DATA:
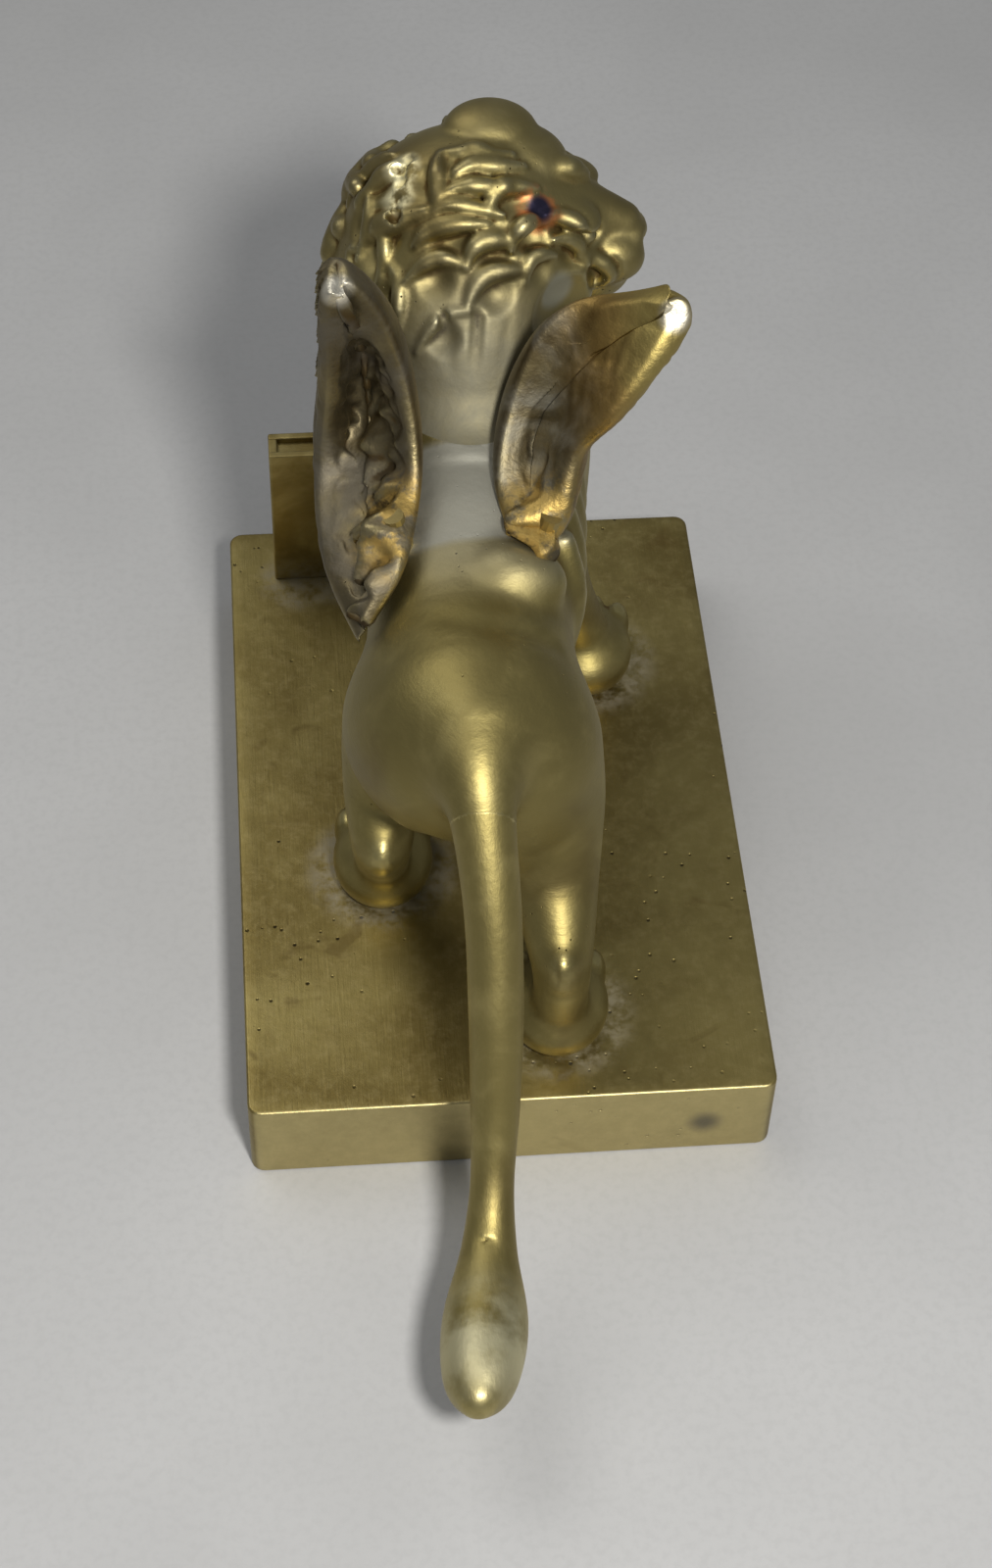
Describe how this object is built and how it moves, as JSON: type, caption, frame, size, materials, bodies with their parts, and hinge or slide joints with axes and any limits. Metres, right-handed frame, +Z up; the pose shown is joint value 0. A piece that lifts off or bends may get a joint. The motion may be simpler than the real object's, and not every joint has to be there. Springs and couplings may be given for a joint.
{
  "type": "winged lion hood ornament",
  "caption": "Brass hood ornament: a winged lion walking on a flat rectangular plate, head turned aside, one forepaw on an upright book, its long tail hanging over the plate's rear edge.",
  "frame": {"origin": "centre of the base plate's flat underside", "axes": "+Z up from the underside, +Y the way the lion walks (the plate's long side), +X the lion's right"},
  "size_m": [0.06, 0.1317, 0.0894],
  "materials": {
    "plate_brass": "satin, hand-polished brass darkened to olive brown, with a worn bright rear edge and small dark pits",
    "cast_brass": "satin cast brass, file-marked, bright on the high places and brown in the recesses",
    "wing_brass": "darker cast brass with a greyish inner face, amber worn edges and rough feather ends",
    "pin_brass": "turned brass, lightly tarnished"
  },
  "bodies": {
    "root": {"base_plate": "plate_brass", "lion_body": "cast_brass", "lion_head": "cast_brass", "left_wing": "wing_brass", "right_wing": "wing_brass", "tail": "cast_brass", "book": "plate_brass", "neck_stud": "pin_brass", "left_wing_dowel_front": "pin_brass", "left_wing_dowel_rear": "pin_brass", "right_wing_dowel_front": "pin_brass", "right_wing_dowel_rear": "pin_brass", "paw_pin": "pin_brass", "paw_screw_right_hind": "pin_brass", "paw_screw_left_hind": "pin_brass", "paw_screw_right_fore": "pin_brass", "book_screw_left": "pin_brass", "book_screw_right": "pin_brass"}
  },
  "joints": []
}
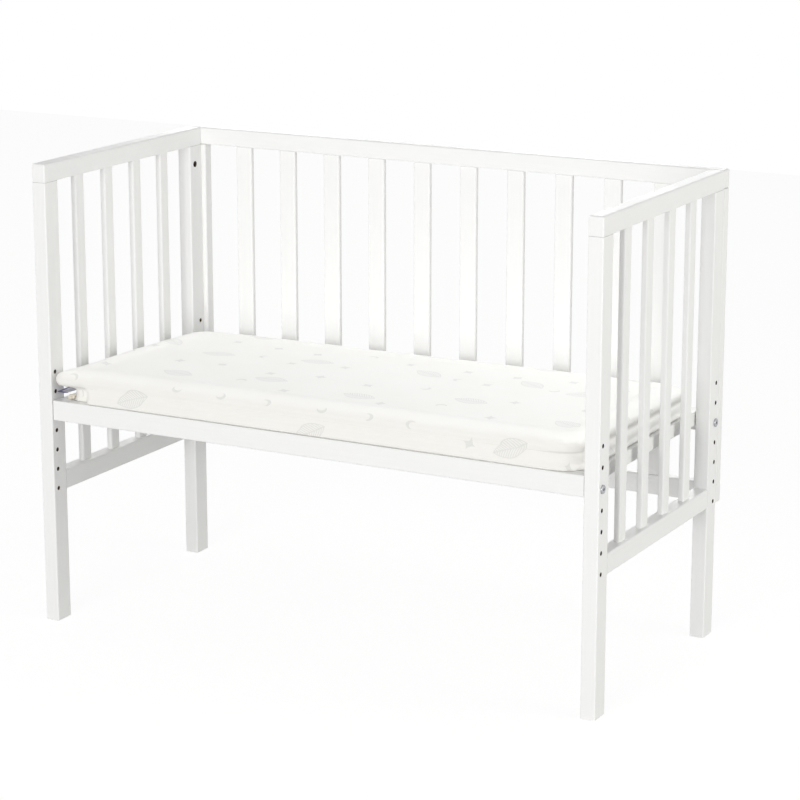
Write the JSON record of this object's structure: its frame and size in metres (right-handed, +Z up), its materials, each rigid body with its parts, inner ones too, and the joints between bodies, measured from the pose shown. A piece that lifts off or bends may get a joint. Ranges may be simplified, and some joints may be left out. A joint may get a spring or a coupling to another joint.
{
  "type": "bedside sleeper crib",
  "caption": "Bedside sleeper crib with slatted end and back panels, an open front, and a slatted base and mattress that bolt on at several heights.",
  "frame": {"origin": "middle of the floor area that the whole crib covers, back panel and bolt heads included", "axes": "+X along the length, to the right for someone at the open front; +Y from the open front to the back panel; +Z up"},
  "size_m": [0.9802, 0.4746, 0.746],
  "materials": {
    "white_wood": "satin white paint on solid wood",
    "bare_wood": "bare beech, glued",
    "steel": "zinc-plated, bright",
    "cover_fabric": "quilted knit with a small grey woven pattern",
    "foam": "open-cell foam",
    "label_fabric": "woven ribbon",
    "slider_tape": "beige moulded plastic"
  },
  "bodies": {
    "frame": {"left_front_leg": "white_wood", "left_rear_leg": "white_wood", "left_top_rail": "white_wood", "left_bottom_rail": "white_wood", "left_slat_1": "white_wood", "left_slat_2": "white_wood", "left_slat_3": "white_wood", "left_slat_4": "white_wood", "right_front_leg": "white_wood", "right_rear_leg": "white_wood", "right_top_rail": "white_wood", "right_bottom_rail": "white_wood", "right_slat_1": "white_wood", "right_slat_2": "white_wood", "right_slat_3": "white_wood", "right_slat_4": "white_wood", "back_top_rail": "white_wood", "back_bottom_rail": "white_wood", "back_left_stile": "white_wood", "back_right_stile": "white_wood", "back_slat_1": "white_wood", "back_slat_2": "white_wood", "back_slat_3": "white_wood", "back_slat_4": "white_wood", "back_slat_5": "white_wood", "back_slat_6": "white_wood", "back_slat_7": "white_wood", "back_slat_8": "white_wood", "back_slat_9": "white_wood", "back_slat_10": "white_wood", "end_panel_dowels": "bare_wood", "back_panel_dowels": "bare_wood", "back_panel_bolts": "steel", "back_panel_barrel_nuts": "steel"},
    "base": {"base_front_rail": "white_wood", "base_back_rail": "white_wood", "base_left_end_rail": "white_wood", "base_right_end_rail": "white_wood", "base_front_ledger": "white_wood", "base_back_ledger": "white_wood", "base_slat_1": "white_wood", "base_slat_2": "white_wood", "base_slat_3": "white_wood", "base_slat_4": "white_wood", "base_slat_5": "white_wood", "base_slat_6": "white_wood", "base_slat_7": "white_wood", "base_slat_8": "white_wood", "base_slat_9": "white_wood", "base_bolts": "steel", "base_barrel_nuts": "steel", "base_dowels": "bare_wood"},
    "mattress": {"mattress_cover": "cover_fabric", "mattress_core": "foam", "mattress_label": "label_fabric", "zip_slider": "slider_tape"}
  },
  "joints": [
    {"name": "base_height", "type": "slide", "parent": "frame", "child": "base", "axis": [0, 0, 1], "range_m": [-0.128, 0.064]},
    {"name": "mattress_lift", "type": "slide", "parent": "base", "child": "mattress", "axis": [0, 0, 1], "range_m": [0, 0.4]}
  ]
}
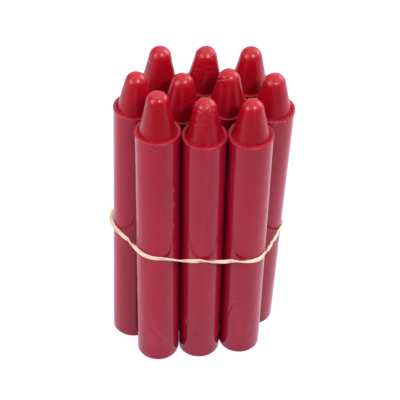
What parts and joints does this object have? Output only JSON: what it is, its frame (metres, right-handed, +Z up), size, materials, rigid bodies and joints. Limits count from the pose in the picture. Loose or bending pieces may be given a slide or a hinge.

WHAT THE EXERCISE ASKS:
Write out every line of the material again, exactly as it reads.

ANSWER TO THIS TASK:
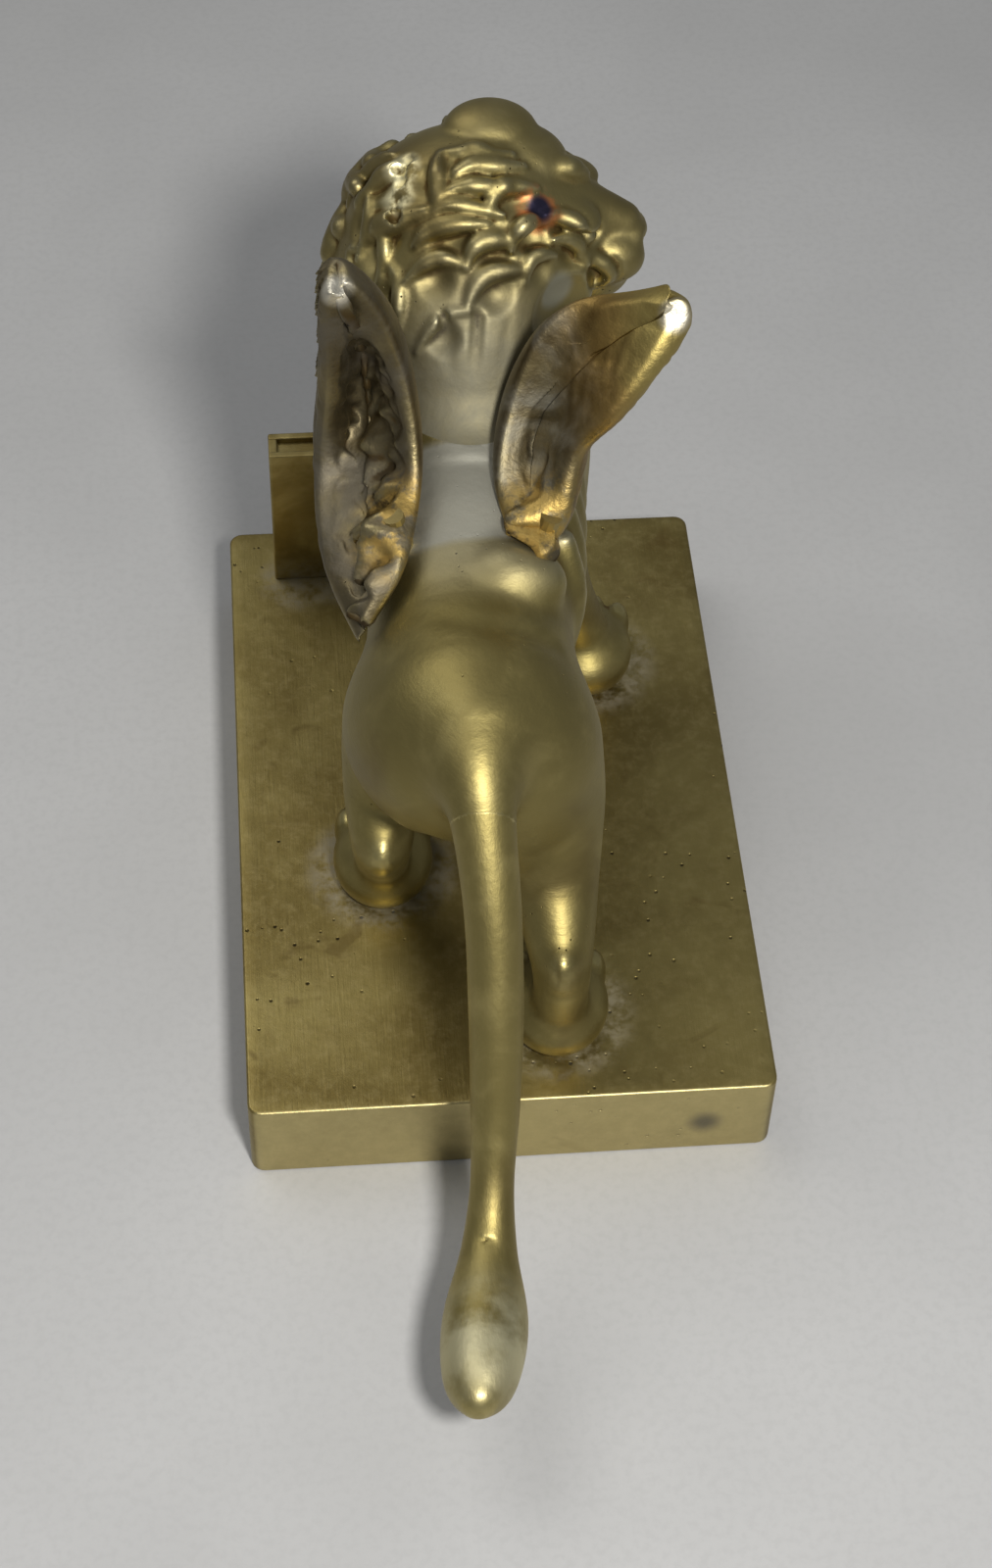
Describe how this object is built and how it moves, as JSON: type, caption, frame, size, materials, bodies with their parts, and hinge or slide joints with axes and any limits. Metres, right-handed frame, +Z up; the pose shown is joint value 0. A piece that lifts off or bends may get a joint. The motion may be simpler than the real object's, and not every joint has to be there. Springs and couplings may be given for a joint.
{
  "type": "winged lion hood ornament",
  "caption": "Brass hood ornament: a winged lion walking on a flat rectangular plate, head turned aside, one forepaw on an upright book, its long tail hanging over the plate's rear edge.",
  "frame": {"origin": "centre of the base plate's flat underside", "axes": "+Z up from the underside, +Y the way the lion walks (the plate's long side), +X the lion's right"},
  "size_m": [0.06, 0.1317, 0.0894],
  "materials": {
    "plate_brass": "satin, hand-polished brass darkened to olive brown, with a worn bright rear edge and small dark pits",
    "cast_brass": "satin cast brass, file-marked, bright on the high places and brown in the recesses",
    "wing_brass": "darker cast brass with a greyish inner face, amber worn edges and rough feather ends",
    "pin_brass": "turned brass, lightly tarnished"
  },
  "bodies": {
    "root": {"base_plate": "plate_brass", "lion_body": "cast_brass", "lion_head": "cast_brass", "left_wing": "wing_brass", "right_wing": "wing_brass", "tail": "cast_brass", "book": "plate_brass", "neck_stud": "pin_brass", "left_wing_dowel_front": "pin_brass", "left_wing_dowel_rear": "pin_brass", "right_wing_dowel_front": "pin_brass", "right_wing_dowel_rear": "pin_brass", "paw_pin": "pin_brass", "paw_screw_right_hind": "pin_brass", "paw_screw_left_hind": "pin_brass", "paw_screw_right_fore": "pin_brass", "book_screw_left": "pin_brass", "book_screw_right": "pin_brass"}
  },
  "joints": []
}
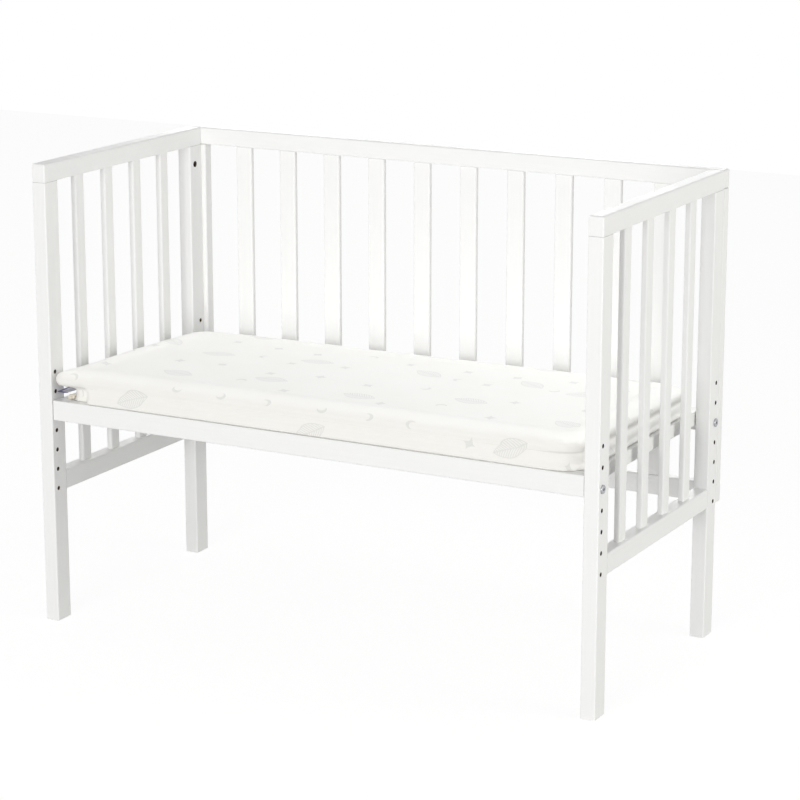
Write the JSON record of this object's structure: its frame and size in metres (right-handed, +Z up), its materials, each rigid body with its parts, inner ones too, and the joints between bodies, measured from the pose shown. A piece that lifts off or bends may get a joint. Ranges may be simplified, and some joints may be left out. A joint may get a spring or a coupling to another joint.
{
  "type": "bedside sleeper crib",
  "caption": "Bedside sleeper crib with slatted end and back panels, an open front, and a slatted base and mattress that bolt on at several heights.",
  "frame": {"origin": "middle of the floor area that the whole crib covers, back panel and bolt heads included", "axes": "+X along the length, to the right for someone at the open front; +Y from the open front to the back panel; +Z up"},
  "size_m": [0.9802, 0.4746, 0.746],
  "materials": {
    "white_wood": "satin white paint on solid wood",
    "bare_wood": "bare beech, glued",
    "steel": "zinc-plated, bright",
    "cover_fabric": "quilted knit with a small grey woven pattern",
    "foam": "open-cell foam",
    "label_fabric": "woven ribbon",
    "slider_tape": "beige moulded plastic"
  },
  "bodies": {
    "frame": {"left_front_leg": "white_wood", "left_rear_leg": "white_wood", "left_top_rail": "white_wood", "left_bottom_rail": "white_wood", "left_slat_1": "white_wood", "left_slat_2": "white_wood", "left_slat_3": "white_wood", "left_slat_4": "white_wood", "right_front_leg": "white_wood", "right_rear_leg": "white_wood", "right_top_rail": "white_wood", "right_bottom_rail": "white_wood", "right_slat_1": "white_wood", "right_slat_2": "white_wood", "right_slat_3": "white_wood", "right_slat_4": "white_wood", "back_top_rail": "white_wood", "back_bottom_rail": "white_wood", "back_left_stile": "white_wood", "back_right_stile": "white_wood", "back_slat_1": "white_wood", "back_slat_2": "white_wood", "back_slat_3": "white_wood", "back_slat_4": "white_wood", "back_slat_5": "white_wood", "back_slat_6": "white_wood", "back_slat_7": "white_wood", "back_slat_8": "white_wood", "back_slat_9": "white_wood", "back_slat_10": "white_wood", "end_panel_dowels": "bare_wood", "back_panel_dowels": "bare_wood", "back_panel_bolts": "steel", "back_panel_barrel_nuts": "steel"},
    "base": {"base_front_rail": "white_wood", "base_back_rail": "white_wood", "base_left_end_rail": "white_wood", "base_right_end_rail": "white_wood", "base_front_ledger": "white_wood", "base_back_ledger": "white_wood", "base_slat_1": "white_wood", "base_slat_2": "white_wood", "base_slat_3": "white_wood", "base_slat_4": "white_wood", "base_slat_5": "white_wood", "base_slat_6": "white_wood", "base_slat_7": "white_wood", "base_slat_8": "white_wood", "base_slat_9": "white_wood", "base_bolts": "steel", "base_barrel_nuts": "steel", "base_dowels": "bare_wood"},
    "mattress": {"mattress_cover": "cover_fabric", "mattress_core": "foam", "mattress_label": "label_fabric", "zip_slider": "slider_tape"}
  },
  "joints": [
    {"name": "base_height", "type": "slide", "parent": "frame", "child": "base", "axis": [0, 0, 1], "range_m": [-0.128, 0.064]},
    {"name": "mattress_lift", "type": "slide", "parent": "base", "child": "mattress", "axis": [0, 0, 1], "range_m": [0, 0.4]}
  ]
}
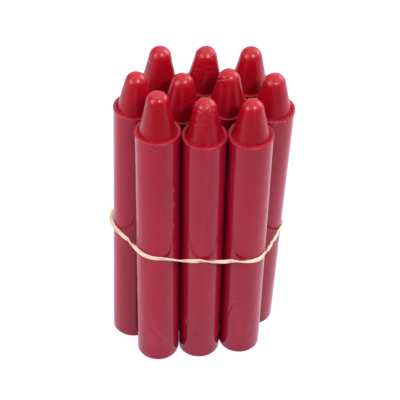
What parts and joints does this object have? Output only JSON: what it is, its frame (metres, right-handed, +Z up), size, materials, rigid bodies and joints. Limits count from the pose in the picture. Loose or bending pieces may be given a slide or a hinge.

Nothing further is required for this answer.